Joe Biden – This is unfortunately the end of the road for Joe Biden, who has more legislative and national security experience than Edwards, Clinton, and Obama combined. Even more unfortunate for Biden now that his campaign is officially over is that his chances of being chosen as the vice presidential candidate for 2008 are even slimmer, due to the fact that Biden is a human gaff machine. I suppose this is retribution for calling Obama “clean and articulate”.
Chris Dodd – So long, we hardly knew you, seriously Chris who? Yes this is also the last stop for Dodd on the stump. Serves him right for pandering to the The Daily Kos crowd by sandbagging O’Reilly on the Factor the week before the Kos convention. A recent Quinnipiac University Poll shows 55% of those surveyed believe the state's senior senator is spending too much time on the campaign trail and not enough time serving as senator. Probably a good idea, since he had been tracking in the polls just behind dirt.

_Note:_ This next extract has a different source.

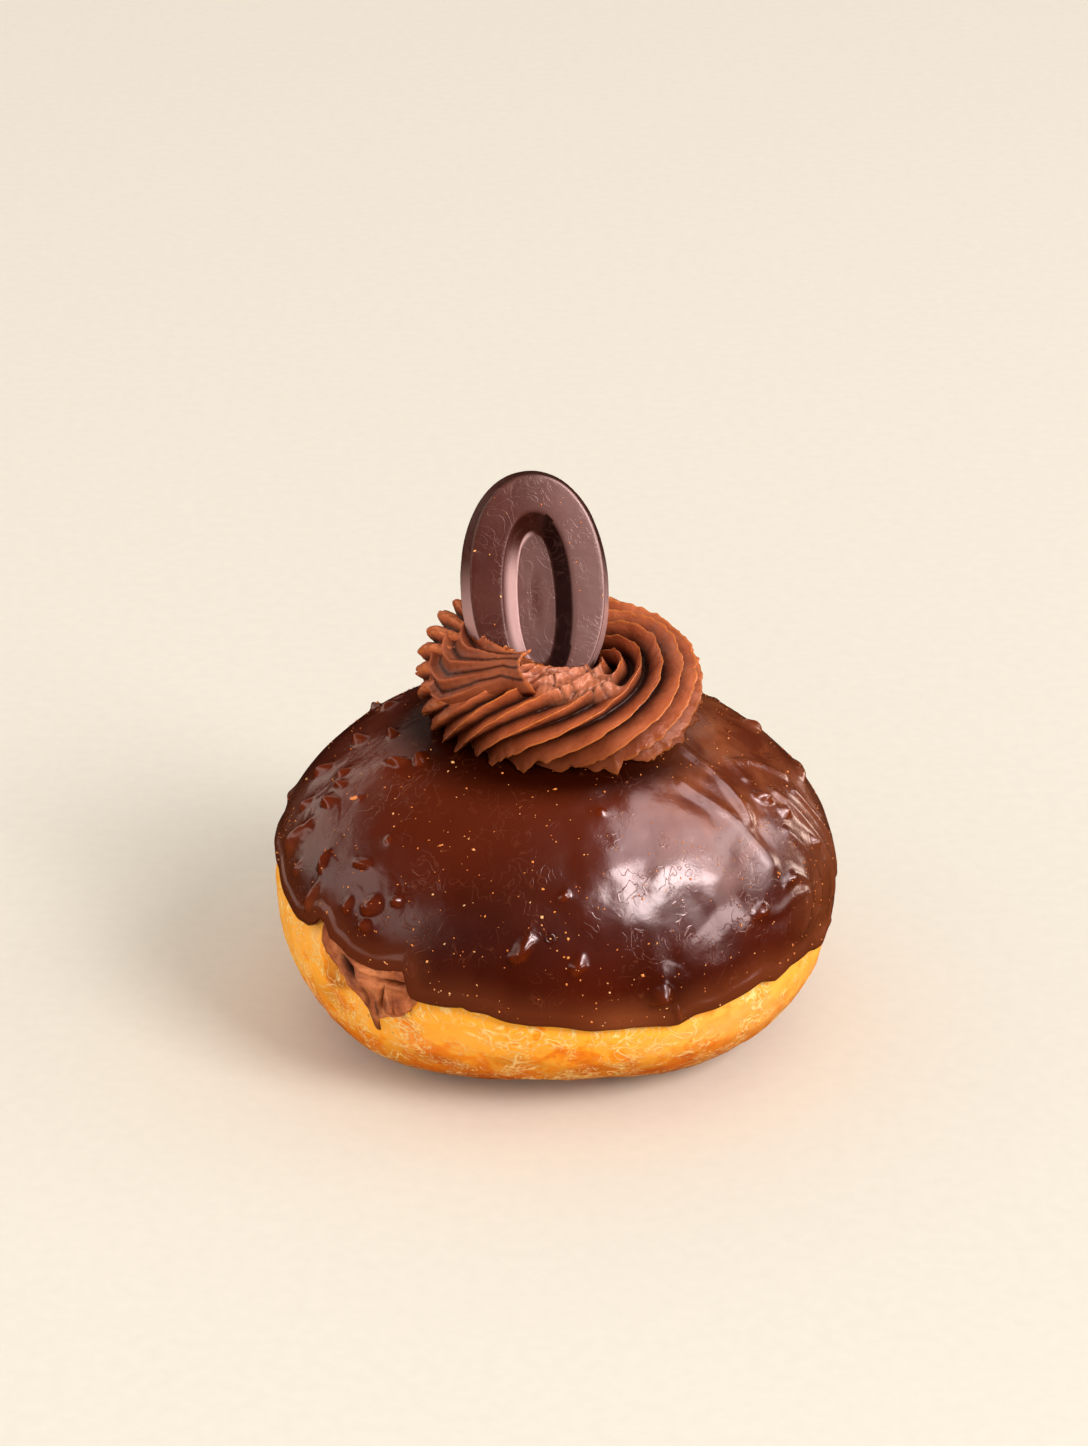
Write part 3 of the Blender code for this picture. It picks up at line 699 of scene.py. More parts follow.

At least the people of Connecticut will have their senator moving home soon (well, as soon as he gets to re-enroll his child in school there!). At the very least, it should get Lieberman off his case for a little while.
*The surveys were conducted for AP and the television networks by Edison Media Research and Mitofsky International as voters arrived at 40 sites each for Democratic and Republican caucuses in Iowa. The Democratic entrance poll interviewed 2,136 caucus-goers, the Republican survey 1,600. Each survey had a sampling error margin of plus or minus 4 percentage points.